Beth, you got my gears turning. Great post. Thanks. There really isn't an "uncomfortable" for me. I go from comfortable to fight or flight in zero-point-two, with no in between... However, I still try to work past my foibles. In June, I read a short bit of one of my books out loud and in public for the first time. Ever. Scared to death. But I didn't cry (true story).
Next month I'll have to try singing in public with Mario. That'll make everyone cry... (not a true story).

Jess Lourey said...

Your post is serendipitous, Beth. I'm just finishing up the first in what I hope will be a YA trilogy, and I have been uncomfortable writing it the whole way through.
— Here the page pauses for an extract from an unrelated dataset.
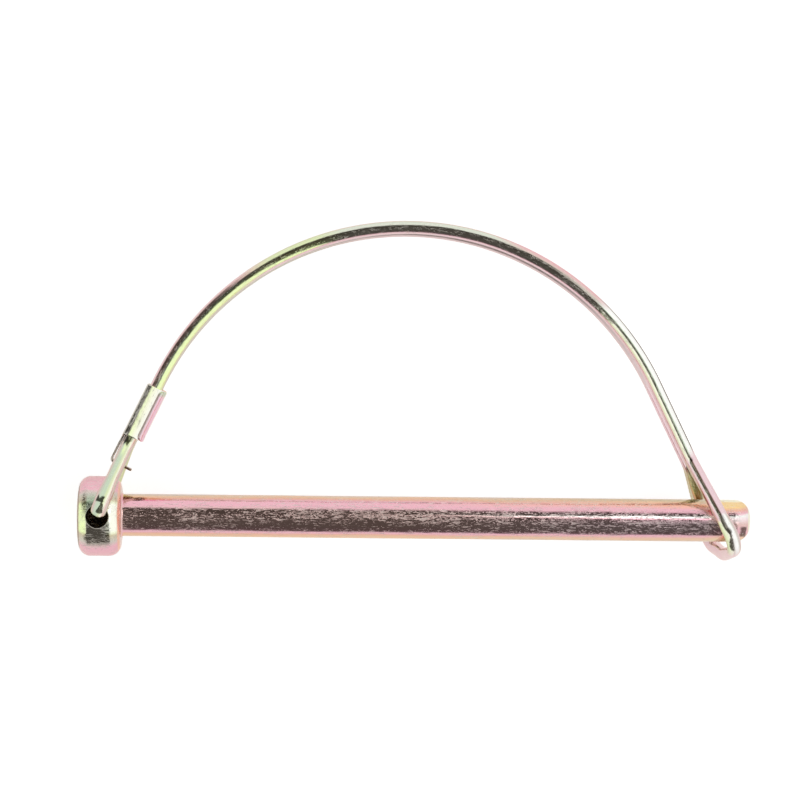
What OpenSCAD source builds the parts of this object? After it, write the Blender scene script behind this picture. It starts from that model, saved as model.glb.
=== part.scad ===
// Wire lock pin: a headed steel pin, a spring wire bail hinged in its head that
// closes over the pin's end, and a sheet clip that holds the bail's two runs together.
// Millimetres. The pin lies along +X with the origin at the middle of the shoulder under
// its head, the bail stands in the XY plane towards +Y, and the hinge runs along Z.

/* [Pin] */
// Diameter of the shank
pin_d = 6.35; // [5:0.05:8]
// Length of the shank under the head
shank_len = 94.3; // [80:0.1:120]
// Radius of the rounded edge at the pin's end
tip_r = 2.4; // [0.4:0.1:2.8]
// Crown of the pin's end face
tip_crown = 0.2; // [0.1:0.1:0.6]
// Diameter of the head
head_d = 12; // [10:0.1:14]
// Length of the head
head_len = 6.4; // [5.5:0.1:9]
// Distance by which the upset head sits off the shank's axis, away from the arch
head_drop = 0.2; // [0:0.05:0.3]
// Radius of the head's outer edge
head_outer_r = 1.9; // [0.5:0.1:2.4]
// Angle of the crease where the outer edge leaves the head's side, in degrees
head_crease = 12; // [4:1:20]
// Radius of the head's edge at the shoulder
head_inner_r = 1.8; // [0.3:0.1:2.2]
// Radius of the fillet where the shank leaves the shoulder
shoulder_r = 0.4; // [0.2:0.1:0.8]

/* [Cross-hole] */
// Diameter of the two holes across the head, one from each side
hole_d = 3.4; // [2.6:0.1:4]
// Full depth of each hole, before its drilled point
hole_depth = 4.6; // [4.2:0.1:5]
// Angle of the drilled point, in degrees
hole_point = 118; // [90:1:150]
// Distance from the shoulder to the middle of the holes
hole_back = 3.3; // [2.8:0.1:4]
// Width of the broken edge at the mouth of each hole
rim_r = 0.1; // [0.05:0.05:0.6]

/* [Bail] */
// Diameter of the spring wire
wire_d = 2; // [1.5:0.1:2.4]
// Gap between the two runs where they lie side by side
run_gap = 0.05; // [0.03:0.01:0.3]
// Slope of the straight legs at both ends of the arch, in degrees
leg_slope = 64; // [58:0.5:70]
// Straight length of the front run's legs, from their forks up to the arch
front_straight = 11.3; // [10:0.1:14]
// Straight length of the rear run's legs, from their forks up to the arch
rear_straight = 10.9; // [10:0.1:14]
// Gap between a leg in the hole and the hole's wall
leg_play = 0.05; // [0.03:0.01:0.2]
// Direction in which the legs lie against the hole's wall, from the pin's axis, in degrees
leg_side = 75; // [60:1:90]
// Depth to which each leg reaches into the head
leg_depth = 3.8; // [2:0.1:4]
// Radius of the bend where a leg turns into the head, to the wire's middle
head_bend_r = 1.7; // [1.3:0.1:2.2]
// Radius of the bends where the runs part, to the wire's middle
part_bend_r = 3; // [2:0.5:5]
// Height above the hinge at which the runs part for the head
head_fork = 9.6; // [8:0.1:12]
// Distance that the runs lean towards the tip between the hinge and that fork
fork_lean = 3.86; // [2:0.02:5]

/* [Loop] */
// Gap between the loop and the pin that it closes over
loop_play = 0.85; // [0.8:0.05:1.5]
// Distance from the pin's end to the middle of the loop
loop_back = 3.8; // [3:0.1:6]
// Radius of the two bends at the foot of the loop, to the wire's middle
loop_bend_r = 2.4; // [1.8:0.1:2.8]
// Radius of the shallow bend in the middle of the loop, to the wire's middle
loop_bottom_r = 6; // [3:0.5:10]
// Slope of the loop's bottom on both sides of that bend, in degrees
loop_rise = 10; // [5:1:20]
// Lean of the loop across the pin, in degrees
loop_lean = 12.5; // [0:0.1:15]
// Distance from the loop's middle back to the bend of the front leg
front_back = 5.2; // [3:0.1:7]
// Height of the front leg's bend above the pin's axis
front_fork = 9; // [8:0.1:12]
// Distance from the loop's middle back to the bend of the rear leg
rear_back = 5.3; // [3:0.1:7]
// Height of the rear leg's bend above the pin's axis
rear_fork = 8.1; // [7:0.1:12]

/* [Clip] */
// Thickness of the clip's sheet
sheet_t = 0.35; // [0.3:0.05:0.6]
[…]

Putting kids in dangerous (fictional) situations is difficult for me, and your post has given me the boost needed to get through the last 30 pages of the first draft. Thank you!!!

Beth Groundwater said...

LOL, Robin, well you're certainly following the advice!

Thanks, T.L, and thanks for sharing what you've been doing to push yourself into uncomfortable areas. All great ways to stretch yourself, and I think you'll see your creativity blossom even more as a result.
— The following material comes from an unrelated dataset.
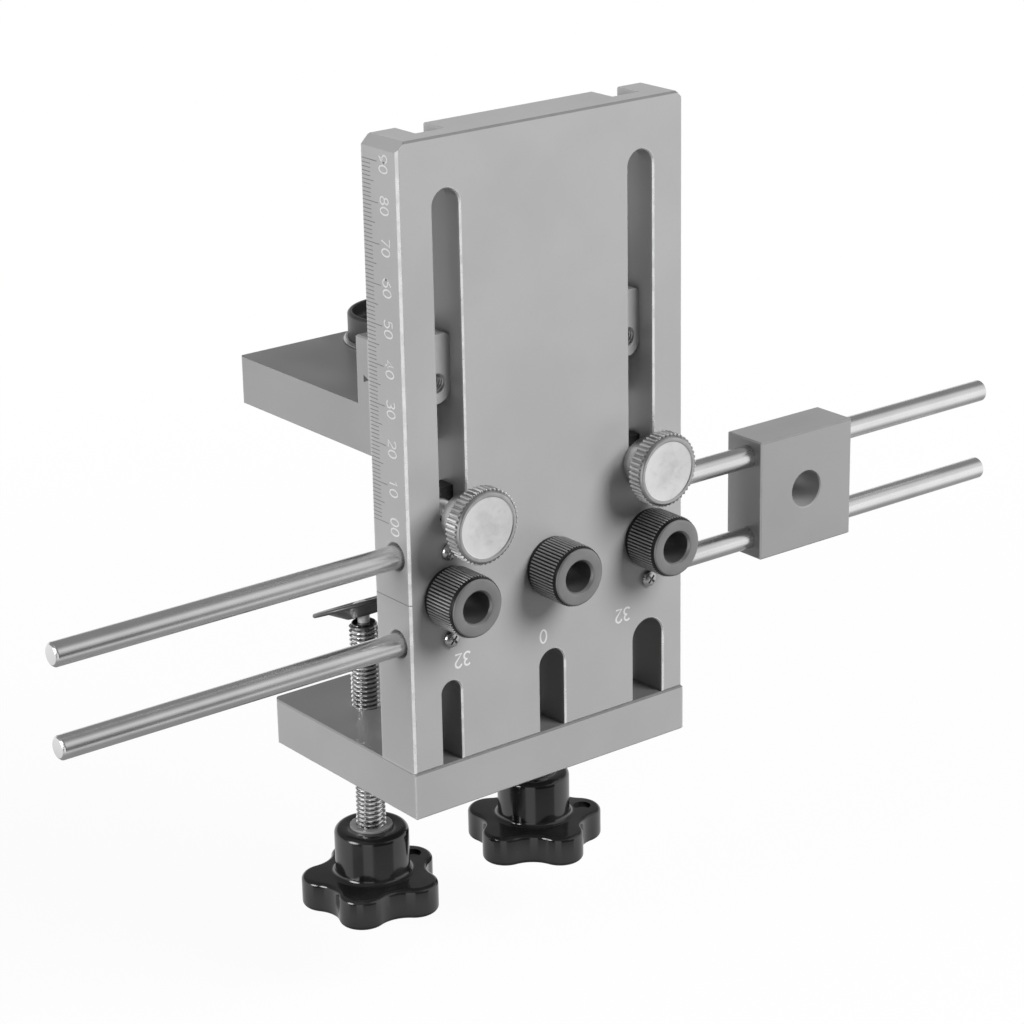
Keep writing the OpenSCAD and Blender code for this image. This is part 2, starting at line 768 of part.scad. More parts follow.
// Dished sheet-metal foot, drawn about its pivot in the floor of the dish, then tilted.
module foot(side) {
    h = foot_t / 2;
    rise = foot_dish_h;
    wall = foot_dish_d / 2;
    color(bright_steel) translate([side * clamp_x, clamp_y, pivot_z]) rotate([-foot_tilt, 0, 0])
        rotate_extrude() polygon([
            [foot_hole_d / 2, -h], [foot_floor_d / 2, -h], [wall, rise - h],
            [foot_d / 2 - foot_edge, rise - h], [foot_d / 2, rise], [foot_d / 2 - foot_edge, rise + h],
            [wall - foot_slant, rise + h], [foot_floor_d / 2 - foot_slant, h], [foot_hole_d / 2, h]
        ]);
}

// Rivet in the end of the clamp screw: a neck through the foot, and a domed head above it.
module foot_rivet(side) {
    neck = pivot_rise + rivet_under;
    r = rivet_head_d / 2;
    color(bright_steel) translate([side * clamp_x, clamp_y, clamp_end_z]) rotate_extrude() polygon(concat(
        [[0, 0], [neck_d / 2, 0], [neck_d / 2, neck], [r, neck]],
        [for (i = [0 : 6]) let (a = 90 * i / 6) [r * cos(a), neck + 0.2 + (rivet_head_h - 0.2) * sin(a)]]
    ));
}

module left_clamp_screw() { clamp_screw(-1); }
module left_star_knob() { star_knob(-1, left_knob_turn); }
module left_knob_insert() { knob_insert(-1); }
module left_foot() { foot(-1); }
module left_foot_rivet() { foot_rivet(-1); }
module right_clamp_screw() { clamp_screw(1); }
module right_star_knob() { star_knob(1, right_knob_turn); }
module right_knob_insert() { knob_insert(1); }
module right_foot() { foot(1); }
module right_foot_rivet() { foot_rivet(1); }

body_plate();
base_plate();
base_fixing_screws();
left_drill_bush();
centre_drill_bush();
right_drill_bush();
upper_left_lock_screw();
lower_left_lock_screw();
upper_right_lock_screw();
lower_right_lock_screw();
upper_guide_rod();
lower_guide_rod();
index_block();
fence();
left_fence_key();
right_fence_key();
fence_key_screws();
cam_bush();
cam_bush_ring();
left_thumb_screw();
right_thumb_screw();
left_slide_nut();
right_slide_nut();
left_clamp_screw();
left_star_knob();
left_knob_insert();
left_foot();
left_foot_rivet();
right_clamp_screw();
right_star_knob();
right_knob_insert();
right_foot();
right_foot_rivet();
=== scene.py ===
"""Dowel drilling jig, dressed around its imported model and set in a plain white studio."""

import logging
import math
from collections.abc import Callable, Sequence
from dataclasses import dataclass, replace
from enum import Enum
from functools import lru_cache

import bpy
import numpy as np
from mathutils import Matrix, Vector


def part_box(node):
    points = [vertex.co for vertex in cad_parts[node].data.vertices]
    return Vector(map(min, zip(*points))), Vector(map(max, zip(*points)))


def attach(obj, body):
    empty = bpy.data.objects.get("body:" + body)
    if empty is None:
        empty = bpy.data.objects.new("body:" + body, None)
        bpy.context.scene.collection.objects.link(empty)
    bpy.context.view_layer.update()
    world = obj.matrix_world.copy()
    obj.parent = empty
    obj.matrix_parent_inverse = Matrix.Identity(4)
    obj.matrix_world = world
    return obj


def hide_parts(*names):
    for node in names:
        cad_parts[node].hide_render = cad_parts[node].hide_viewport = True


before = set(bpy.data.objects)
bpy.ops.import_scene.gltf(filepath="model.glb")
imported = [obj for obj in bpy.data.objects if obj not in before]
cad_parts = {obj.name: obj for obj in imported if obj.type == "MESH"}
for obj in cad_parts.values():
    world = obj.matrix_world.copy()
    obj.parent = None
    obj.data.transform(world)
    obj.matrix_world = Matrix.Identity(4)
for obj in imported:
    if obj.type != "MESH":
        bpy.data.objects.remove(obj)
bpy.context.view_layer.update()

log = logging.getLogger("dowel_jig")
Array = np.ndarray
Shift = Callable[[Array, Array, Array], tuple[Array, Array]]
MM = 0.001
CUT_CREASE = 40.0
INK_PROUD = 0.02
TINY = 1e-9


class Slot(Enum):
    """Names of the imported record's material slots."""

    ANODISED = "anodised_aluminium"
    BUSH = "bush_steel"
    GROUND = "ground_steel"
    PLATED = "plated_steel"
    SLEEVE = "black_sleeve"
    PHENOLIC = "black_phenolic"


class Facing(Enum):
    """Ways that a piece can point, as the unit vectors (across, up, along)."""

    UP = ((1, 0, 0), (0, 1, 0), (0, 0, 1))
    FRONT = ((1, 0, 0), (0, 0, 1), (0, -1, 0))
    FRONT_UPSIDE_DOWN = ((-1, 0, 0), (0, 0, -1), (0, -1, 0))
    RIGHT = ((0, 1, 0), (0, 0, 1), (1, 0, 0))
    LEFT = ((0, 1, 0), (0, 0, 1), (-1, 0, 0))
    LEFT_READ_DOWN = ((0, 0, -1), (0, -1, 0), (-1, 0, 0))

    def at(self, x: float, y: float, z: float) -> "Seat":
        """Seat at a point in millimetres that points this way."""
        return Seat((x, y, z), *self.value)


class Side(Enum):
    """The two sides of the jig, as the sign of X."""

    LEFT = -1
    RIGHT = 1

    @property
    def word(self) -> str:
        """Word that names this side's pieces."""
        return self.name.lower()


# Surfaces


@dataclass(frozen=True)
class Skin:
    """A closed surface in millimetres.

    faces holds groups of faces with the same number of corners. lathe holds, for each point, its
    distance from the piece's axis, its height along the axis, and its wear (1 on an outer edge, -1 in
    an inner corner).
    """

    points: Array
    faces: tuple[Array, ...]
    lathe: Array

    def volume(self) -> float:
        """Signed volume: a sixth of the sum of the corner triangles' triple products."""
        total = 0.0
        for group in self.faces:
            for k in range(1, group.shape[1] - 1):
                a, b, c = (self.points[group[:, i]] for i in (0, k, k + 1))
                total += float(np.einsum("ij,ij->", a, np.cross(b, c))) / 6
        return total

    def outward(self) -> "Skin":
        """The same skin with its faces turned outwards."""
        if self.volume() >= 0:
            return self
        return replace(self, faces=tuple(group[:, ::-1] for group in self.faces))


@dataclass(frozen=True)
class Seat:
    """Where a piece sits: its origin in millimetres and its three unit vectors."""

    origin: tuple[float, float, float]
    across: tuple[float, float, float]
    up: tuple[float, float, float]
    along: tuple[float, float, float]

    def tipped(self, degrees: float) -> "Seat":
        """Seat turned about its across vector.

        Args:
            degrees: The turn, positive from up towards along.

        Returns:
            The turned seat.
        """
        c, s = math.cos(math.radians(degrees)), math.sin(math.radians(degrees))
        up, along = np.array(self.up), np.array(self.along)
        return replace(self, up=tuple(c * up + s * along), along=tuple(c * along - s * up))

    def points(self, across: Array, up: Array, along: Array) -> Array:
        """Places in space of points given by their three distances along the seat's vectors."""
        parts = zip((across, up, along), (self.across, self.up, self.along))
        return np.array(self.origin) + sum(d[..., None] * np.array(v, float) for d, v in parts)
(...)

Thanks, Angela, and I hope you do embrace the advice and gain something from it.

Marne, a twosome of you and Mario is something I've just GOT to see--and hear! Congratulations on surviving your first public reading. Every one after that one will get a little easier until you wake up one day and realize you're an old pro.
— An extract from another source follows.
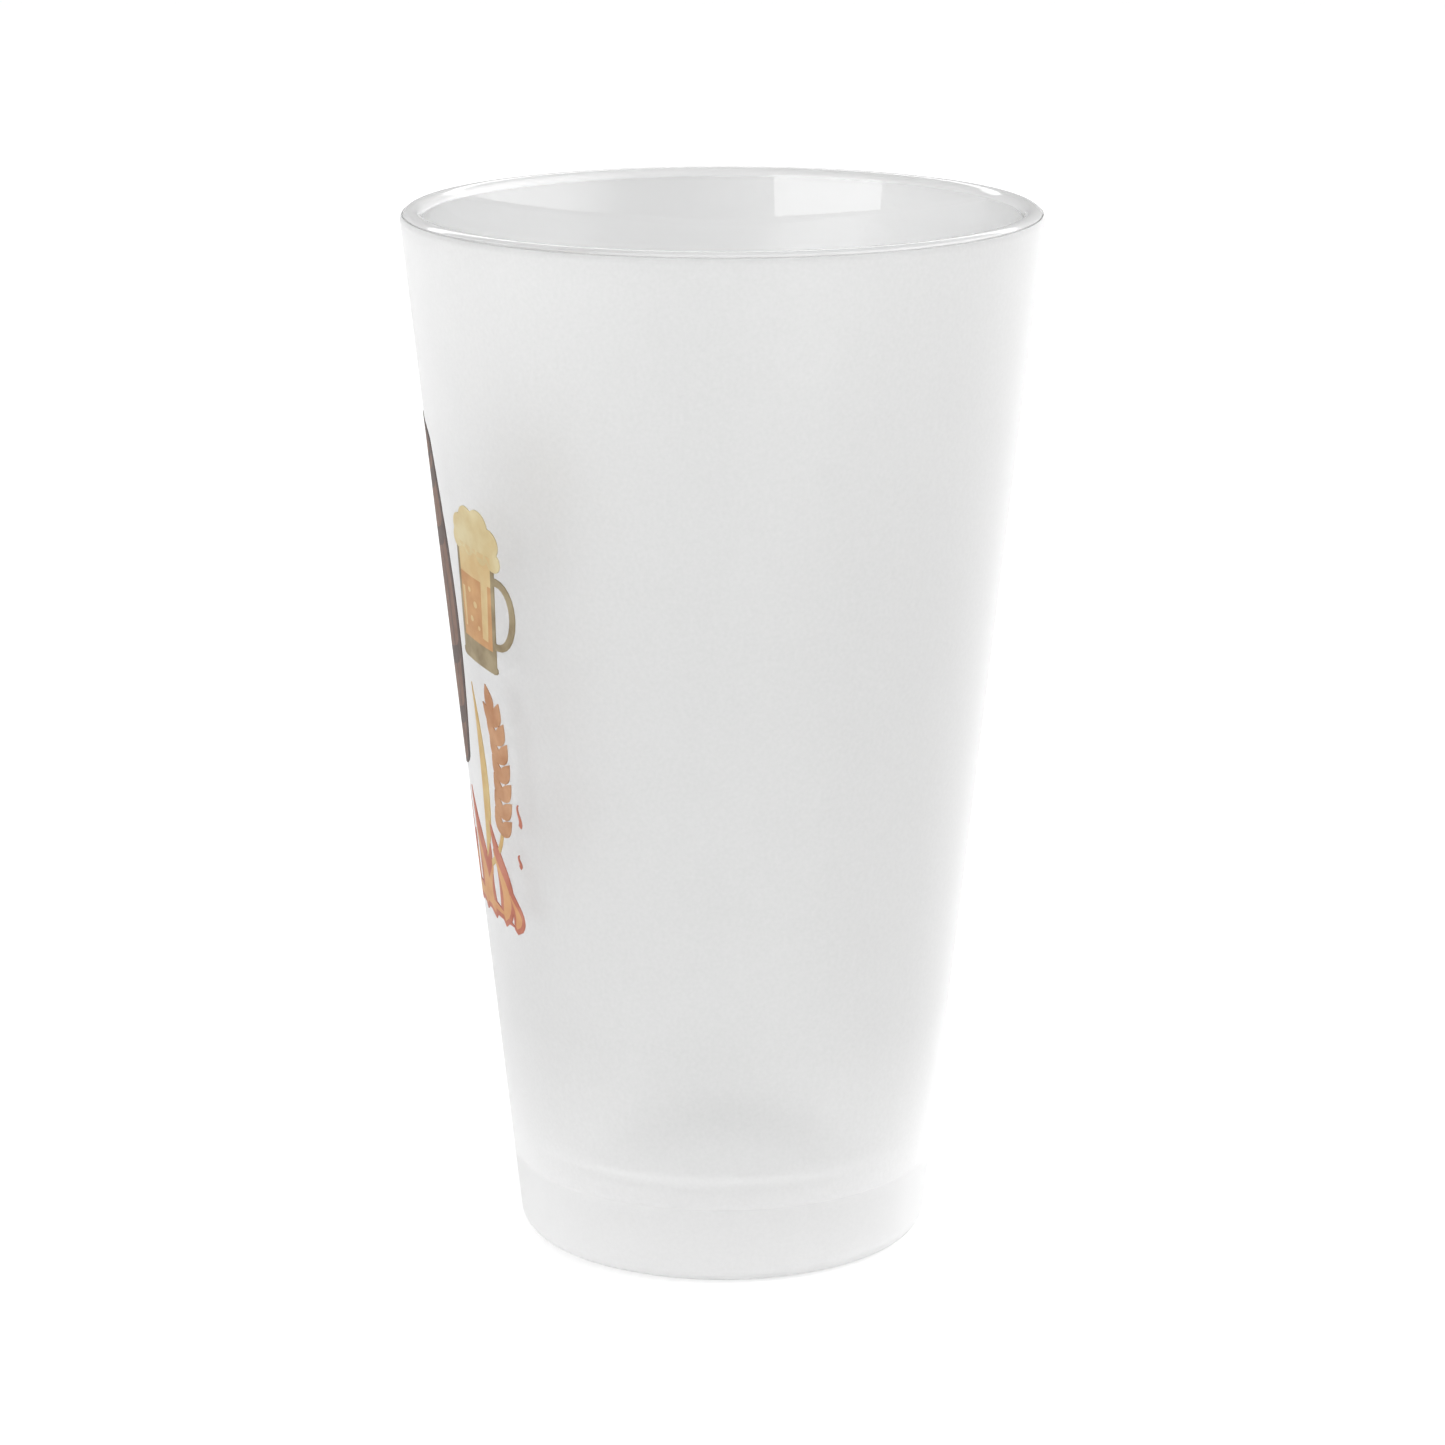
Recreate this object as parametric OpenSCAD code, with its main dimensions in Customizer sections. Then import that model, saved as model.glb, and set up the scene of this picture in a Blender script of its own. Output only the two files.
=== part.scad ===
// Frosted pint glass with a printed tavern emblem.
// A pressed-glass tumbler with a clear rounded lip, a tapering wall and a thick solid base. A thin
// frosted coat covers the outside from the heel up on to the round of the lip, and each colour of
// the emblem is one thin film of ink on the coat. Nothing moves.
// Origin: centre of the plane that the foot stands on. +Z up. The emblem faces -X. Millimetres.

/* [Glass] */
// Height from the table to the top of the lip
glass_h = 149; // [140:0.5:160]
// Outer radius that the straight wall reaches at full height
rim_r = 45; // [43:0.25:47]
// Outer radius that the straight wall reaches at the table
foot_r = 29.25; // [28:0.25:32]
// Radius of the full-round lip
lip_r = 1.5; // [1.2:0.1:1.8]
// Wall thickness at the cavity floor
wall_foot = 4.2; // [3.6:0.1:6]
// Height of the cavity floor above the table
floor_z = 12; // [10:0.5:16]
// Radius of the corner between the cavity floor and the wall
floor_corner_r = 8; // [5:0.5:12]
// Radius of the rounded outer heel
heel_r = 2.5; // [1.5:0.25:4]
// Radius of the shallow dome pressed into the underside
pushup_r = 22; // [18:0.5:24]
// Height of that dome
pushup_h = 1.2; // [0.5:0.1:2]

/* [Finish] */
// Thickness of the frosted coat
coat_t = 0.1; // [0.05:0.05:0.2]
// Clear band between the top of the lip and the coat
coat_gap = 0.7; // [0.5:0.1:4]
// Height of the coat's lower edge on the heel
coat_z = 0.6; // [0.4:0.1:1]
// Thickness of an ink film
ink_t = 0.1; // [0.05:0.05:0.2]

/* [Barrel] */
// Half width of the barrel at its bulge
barrel_hw = 13.5; // [12:0.5:15]
// Half width of the barrel at its ends
barrel_end_hw = 10; // [9:0.5:12]
// Height of the barrel's lower end on the glass
barrel_v0 = 73; // [70:1:76]
// Height of the barrel's upper end on the glass
barrel_v1 = 117; // [112:1:120]
// Width of the barrel's dark outline
outline_w = 1; // [0.6:0.1:1.5]
// Height of each barrel hoop
hoop_h = 2.6; // [2:0.1:3]

/* [Mug] */
// Distance of the mug's foot from the emblem's middle, along the wall
mug_u = 20; // [19:0.5:22]
// Height of the mug's foot on the glass
mug_v = 88; // [86:0.5:92]
// Outward lean of the mug in degrees
mug_lean = 9; // [0:1:12]
// Height of the mug without its foam
mug_h = 18; // [16:0.5:20]
// Width of the mug at its mouth
mug_w = 10; // [8:0.5:10]

/* [Barley] */
// Number of grain pairs in an ear
grain_pairs = 7; // [5:1:8]
// Length of a grain
grain_l = 4.2; // [3:0.1:4.4]
// Width of a grain
grain_w = 2.2; // [1.4:0.1:2.4]

/* [Flames] */
// Height of the flames' lower edge on the glass
flame_v = 50; // [48:0.5:52]
// Half width of the row of flames, along the wall
flame_hw = 20; // [18:0.5:21]

/* [Hidden] */
$fn = 180;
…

Yay, Jess! You're welcome. I can't wait to read the first book in that YA trilogy. Striking out in a whole new genre is a huge step into the "uncomfortable zone" for writers, but it often reaps huge rewards when a writer finds that s/he has discovered his/her true calling as a result.

Sebastian Stuart said...

Very thought -- and squirm -- provoking post. Discomfort is a fact of life, we can only change how with respond to it. Thank you Beth.

Marilyn Levinson said...

Beth,
What a wonderful post! I feel uncomfortable about being my own publicist for my books. I published years ago when authors wrote, spoke to groups, etc. but didn't have the burden of selling one's books to the public.

Eloise Hill said...

Beth, I love that this came to you while you were exercising! I recently accepted a request to teach a six-week course on a rather dense subject, at the same time my first book is debuting, and in addition to my regular work. It has made me stretch my limits and now I have to get really good at organizing each day: always useful for a writer:)

Susan said...

Inspiring! Love the idea of posting writing progress publicly. I am about to let relatives read my first mystery before I look for an agent. I'm okay with them reading it...it's hearing what they think that scares me! Now I'm going to look at the discomfort more positively. Thanks!

Carolee said...

Doing something uncomfortable? How about leaving public comments on the Net? I have this thing about privacy which doesn't really exist any more. For a government job answering calls at a call center, I had to have fingerprints taken, one of those iris scans, face recognition--all to answer a telephone?

Right now, Beth, I'm trying to work up the courage to set up a blog/web site. Part of it is just putting myself out there. The other part is it's another computer thing! Spending hours on the phone over various computer problems over the years does not fill me with joy about taking on something like web sites/blogging when I have (very) little knowledge. This is confronting the uncomfortable for today. Whew!

Bob Sanchez said...

I edit the Internet Review of Books, and a friend asked if I could have her novel reviewed. I said sure, but someone else would have to do it, and there was no guarantee of a positive review.

When the review came back it was quite negative, and it pained me to run it, but I did. That's really something to avoid, though.